Tolstoy pulls back the curtain on history's grand theater, revealing how even the most powerful figures are merely actors playing roles they don't fully understand. Napoleon returns to France alone and powerless, yet people still welcome him—not because he's strong, but because the historical moment requires one final act from him. Like a used actor being dismissed after the play ends, Napoleon is stripped of his costume and shown to be just a man, while the real director of events remains invisible. Meanwhile, Alexander I, who led the coalition against Napoleon, reaches the height of his power only to realize its meaninglessness. Having fulfilled his historical role, he turns away from worldly authority, recognizing that he too was just an instrument of forces beyond his comprehension. Tolstoy uses the metaphor of a bee to illustrate how individual purposes—whether Napoleon's ambition or Alexander's sense of duty—serve larger patterns that no single mind can grasp. The bee thinks it's just gathering nectar, but it's actually pollinating flowers, perpetuating species, and maintaining ecosystems. Similarly, historical figures believe they're pursuing personal goals, but they're actually fulfilling roles in a vast drama directed by forces they can't see or control.
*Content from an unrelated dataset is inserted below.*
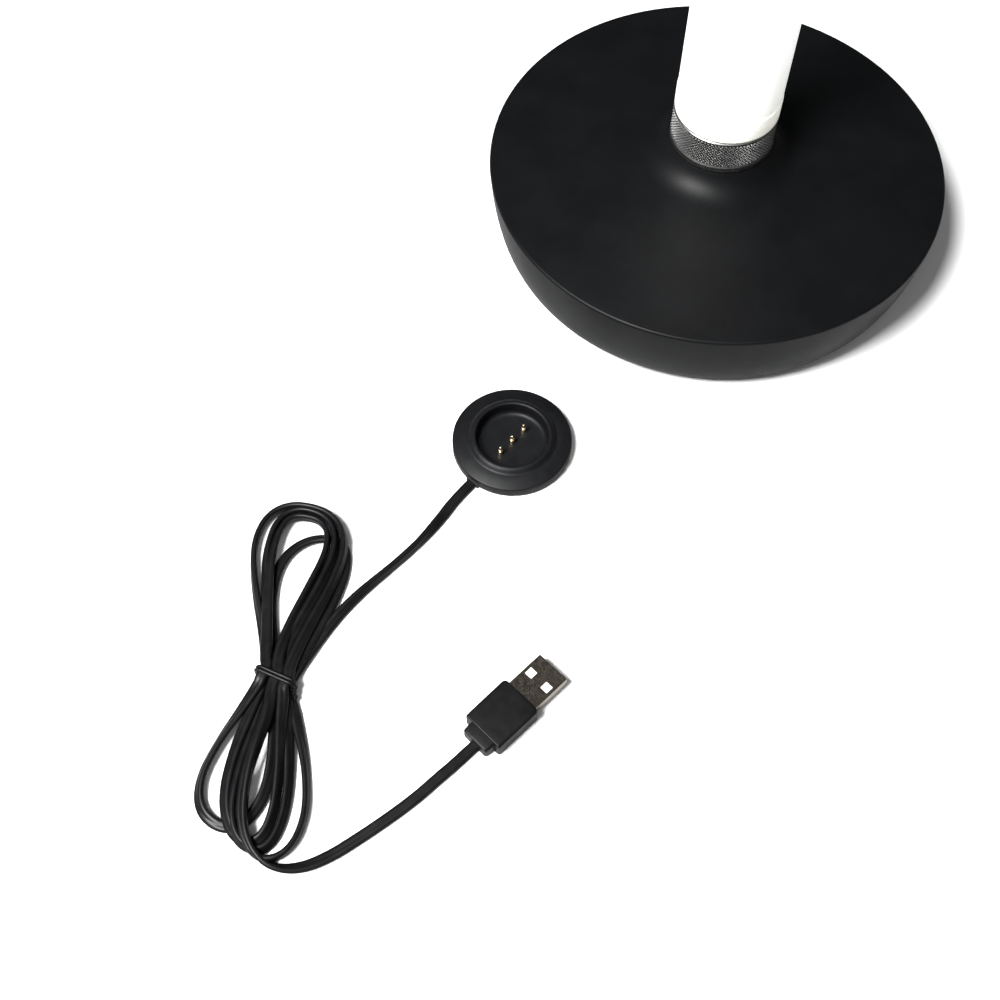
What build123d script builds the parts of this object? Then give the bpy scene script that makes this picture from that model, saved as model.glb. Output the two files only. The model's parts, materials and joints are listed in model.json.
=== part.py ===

This chapter serves as Tolstoy's philosophical summary of how history really works—not through the conscious decisions of great men, but through the interplay of countless individual actions serving purposes too large for any one person to comprehend.

Coming Up in Chapter 342

As Tolstoy's epic draws toward its close, he turns from the grand sweep of history to examine what all this means for how we should live our individual lives. The final chapters will reveal his ultimate insights about finding meaning in a world where we're all small parts of something infinitely larger.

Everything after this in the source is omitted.